Riding roller coasters helps make acceleration real, but then many roller coasters in life are not in the XYZt dimensions. Precession is omni-dimesional. We experience those deltas, as we traverse a less literally topographical phase space (a primordial soup), in a mix of Eulerian (spatial-visual) and Gibbsian (tactile-visceral) dimensions (more on that later).
In lieu of demanding a steady supply of expendable slaves, we harness the big calorie spenders such as the wind and downhill flowing water. The sun is what lifts the water up again, and keeps the gases roiling. Humans tap in to big dynamos to keep their wheels turning. They burn stuff.
Windmills turn large radius rotation into smaller blade defined rotation of sufficient umph (power) to light a lot of bulbs. Instead of ordering a servant to make an omelet, we switch on a stove and do the job of being a cook all by ourselves. Humans have a wide repertoire. They can type, talk, tinker. Cooking is a fun pass time for some, an onerous duty for others. Lets talk about Stoicism again.

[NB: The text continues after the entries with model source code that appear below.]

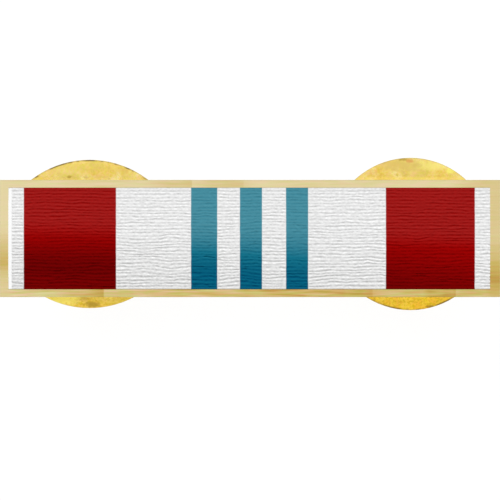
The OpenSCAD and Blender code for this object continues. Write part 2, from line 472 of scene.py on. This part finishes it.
FUZZ = {"white": 0.55, "red": 0.4, "blue": 0.3}
AT_FOOT = {"white": -0.06, "red": 0.17, "blue": 0.06}
print("dyes:", {colour: len(stops) for colour, stops in LIT_RIDGE_DYES.items()})

# %% [markdown]
# ## Where each stripe lies
# Colours stored with the mesh would change in steps of a column, so the shader finds the
# stripes itself. A stripe is where the place along the bar lies between two values. Fine noise,
# stretched across the bar like the warp threads, roughens its edges by about a thread.

# %% Find the stripes
WARP_THREADS = (12, 2, 2)
FRAY = 0.04
SOFT = 0.03

cloth_finish = Finish(bpy.data.materials.new("woven_ribbon"))
spot, spot_x, spot_y, _ = cloth_finish.place_mm()
warp = cloth_finish.noise(cloth_finish.multiply(spot, WARP_THREADS))
from_left = spot_x - ribbon_x + (warp - 0.5) * FRAY


def stripes_of(colour):
    """1 on the stripes of one colour and 0 on the others."""
    stripes = []
    for (name, width), end in zip(STRIPES, stripe_ends.tolist()):
        if name == colour:
            begun = cloth_finish.fade(from_left, end - width - SOFT, end - width + SOFT)
            stripes.append(begun * cloth_finish.fade(from_left, end + SOFT, end - SOFT))
    return sum(stripes)


over_white = {colour: stripes_of(colour) for colour in ("red", "blue")}
selvedge = cloth_finish.fade(from_left, SELVEDGE + SOFT, SELVEDGE - SOFT)
print("over the white:", list(over_white))

# %% [markdown]
# ## The soft line between painted light and painted shade
# The painted light on the pale upper part of the ribbon ends along a soft line that curves
# down to the right, and the change to the painted shade below is wider there. The red has a
# whitish painted sheen besides, which ends along a straight line of its own. The foot is a
# narrow band at the lower edge that weakens to the right.

# %% Draw the soft line
LINE_Y, LINE_DROP, LINE_CURVE = -0.55, 2.07, 2.5
LINE_HALF, LINE_WIDENS = 1.45, 1.2
SHEEN_Y, SHEEN_DROP, SHEEN_HALF = 0.73, 0.95, 0.78
FOOT_FROM, FOOT_TO, FOOT_WEAKENS = -2.2, -3.1, 0.8

up_bar = spot_y - ribbon_y
share = cloth_finish.math("MAXIMUM", from_left / ribbon_w, 0)
line_y = ribbon_y + LINE_Y - share**LINE_CURVE * LINE_DROP
# 0 in the painted light above the soft line, 1 in the painted shade below it.
lit_to_shaded = cloth_finish.fade((spot_y - line_y) / (share * LINE_WIDENS + LINE_HALF), 1, -1)
# Where the red's whitish painted sheen lies.
painted_sheen = cloth_finish.fade((up_bar + share * SHEEN_DROP - SHEEN_Y) / SHEEN_HALF, -1, 1)
at_foot = cloth_finish.fade(up_bar, FOOT_FROM, FOOT_TO) * (1 - share * FOOT_WEAKENS)
print("the line falls by", LINE_DROP, "mm")

# %% [markdown]
# ## Dyeing the cloth
# Each dye mixes its ridge tone, painted with glint, and its valley tone, painted with shade, by
# the value that was stored with the mesh. The stripes then lay red and blue over white. The
# cloth is matt, with the fine threads as a slight bump.

# %% Dye the ribbon
FUZZY = (5, 9, 5)
CLOTH_ROUGH, WARP_ROUGH = 0.6, 0.3
THREAD_HEIGHT = 0.01

fuzz = cloth_finish.noise(cloth_finish.multiply(spot, FUZZY))
stored = cloth_finish.node("Attribute", {"attribute_name": "valley"}, {}, "Fac")
in_shade = (stored + GLINT) / (1 + GLINT)
tones = {}
for colour in LIT_RIDGE_DYES:
    ridge_tone = cloth_finish.ramp(lit_to_shaded, LIT_RIDGE_DYES[colour])
    valley_tone = cloth_finish.ramp(lit_to_shaded, SHADED_VALLEY_DYES[colour])
    if colour == "red":
        ridge_tone = cloth_finish.mix(painted_sheen, ridge_tone, SHEEN_RED)
    tone = cloth_finish.mix(in_shade, ridge_tone, valley_tone)
    light = 1 + (fuzz - 0.5) * FUZZ[colour] + at_foot * AT_FOOT[colour]
    tones[colour] = cloth_finish.dim(tone, light)
dyed = tones["white"]
for colour, stripes in over_white.items():
    dyed = cloth_finish.mix(stripes, dyed, tones[colour])
cloth_finish.surface(
    Base_Color=cloth_finish.mix(selvedge, dyed, SELVEDGE_WHITE),
    Roughness=CLOTH_ROUGH + warp * WARP_ROUGH,
    Specular_IOR_Level=0.01,
    Normal=cloth_finish.bump(warp, THREAD_HEIGHT, strength=0.5),
)
mesh.materials.append(cloth_finish.owner)
print("dyed:", list(tones), "nodes:", len(cloth_finish.tree.nodes))

# %% [markdown]
# ## The frame's satin
# The frame is plated with pale gold and left satin, so it reflects the room softly. Brushed
# metal could have a stretched gloss, but an exported model may lose that, so the brush's
# hair-fine lines are in the colour and the bump. The tone is one number, which a ramp turns
# into a colour from pale to deep. It drifts slowly and is deeper below the bar's middle. Wider
# streaks are uneven: strongest on the long sides of the rim's face and towards the lower edge,
# and faint on the short sides and the walls.

# %% Brush the frame
BRUSH = (0.5, 14, 14)
STREAK = (0.4, 6, 6)
DRIFTS, BRUSHED, STREAKED = 0.35, 0.15, 1.45
PALEST, DEEPER_BELOW = 0.04, 0.62
BELOW_FROM, BELOW_TO = 1.2, -2.2
WALL_END, FACE_START = 0.15, 0.05
CORNER = 0.35
AT_TOP, MORE_BELOW = 0.45, 0.6
ON_WALLS, ON_SHORT_SIDES = 0.2, 0.3

plate_finish = Finish(bpy.data.materials.new("pale_gold"))
spot, spot_x, spot_y, spot_z = plate_finish.place_mm()
up_bar = spot_y - ribbon_y
drift = plate_finish.noise(spot, scale=0.2, detail=1)
brushed = plate_finish.noise(plate_finish.multiply(spot, BRUSH), detail=3)
streaks = plate_finish.noise(plate_finish.multiply(spot, STREAK), detail=3)

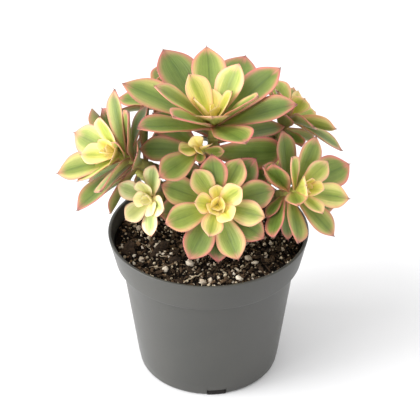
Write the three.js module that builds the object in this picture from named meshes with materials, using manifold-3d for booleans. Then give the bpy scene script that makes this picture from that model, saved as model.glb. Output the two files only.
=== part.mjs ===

Finally, I was nudged by something Keith Devlin said, about taking film more seriously, as a way of getting at those deltas. The "lights, camera, action!" call of Hollywood, with stress on "action" (as the content of each frame), got me thinking "action per time interval" which is mvd/t or mvv or E or hf, units measuring what I considered "energy buckets" (or quanta), frames of film. When the film runs too fast (E/t = power), it starts looking surreal. We know from experience at what pace time goes.
If you'll be the star (first person) in your own film of action packed frames, in a "scenario" then that brings us to another definition of Universe in the literature: as a set of eternally regenerative yet simultaneously aconceptual partially overlapping scenarios. This definition was embedded in the American literature feeding into what I was calling Martian Math, nothing conventional within physics, yet a bridge to some of the memes some of the liberal arts people were convergent with, if into reading said literature.